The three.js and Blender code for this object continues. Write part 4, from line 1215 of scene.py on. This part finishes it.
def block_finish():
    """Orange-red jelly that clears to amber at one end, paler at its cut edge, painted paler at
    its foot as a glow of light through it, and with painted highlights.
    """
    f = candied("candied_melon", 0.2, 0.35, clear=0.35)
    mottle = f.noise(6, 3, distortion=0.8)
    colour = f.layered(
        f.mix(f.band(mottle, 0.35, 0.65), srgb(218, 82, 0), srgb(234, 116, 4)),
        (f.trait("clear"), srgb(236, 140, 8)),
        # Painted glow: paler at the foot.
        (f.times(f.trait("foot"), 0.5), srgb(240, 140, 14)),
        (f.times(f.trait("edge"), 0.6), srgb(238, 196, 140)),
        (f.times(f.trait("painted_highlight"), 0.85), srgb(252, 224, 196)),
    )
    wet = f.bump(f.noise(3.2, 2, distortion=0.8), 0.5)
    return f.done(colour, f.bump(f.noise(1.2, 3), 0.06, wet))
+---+
* _PROBLEM DETAILS_
Extract the full listing above without alteration.

* _TASK SOLUTION_
The three.js and Blender code for this object continues. Write part 4, from line 1215 of scene.py on. This part finishes it.
def block_finish():
    """Orange-red jelly that clears to amber at one end, paler at its cut edge, painted paler at
    its foot as a glow of light through it, and with painted highlights.
    """
    f = candied("candied_melon", 0.2, 0.35, clear=0.35)
    mottle = f.noise(6, 3, distortion=0.8)
    colour = f.layered(
        f.mix(f.band(mottle, 0.35, 0.65), srgb(218, 82, 0), srgb(234, 116, 4)),
        (f.trait("clear"), srgb(236, 140, 8)),
        # Painted glow: paler at the foot.
        (f.times(f.trait("foot"), 0.5), srgb(240, 140, 14)),
        (f.times(f.trait("edge"), 0.6), srgb(238, 196, 140)),
        (f.times(f.trait("painted_highlight"), 0.85), srgb(252, 224, 196)),
    )
    wet = f.bump(f.noise(3.2, 2, distortion=0.8), 0.5)
    return f.done(colour, f.bump(f.noise(1.2, 3), 0.06, wet))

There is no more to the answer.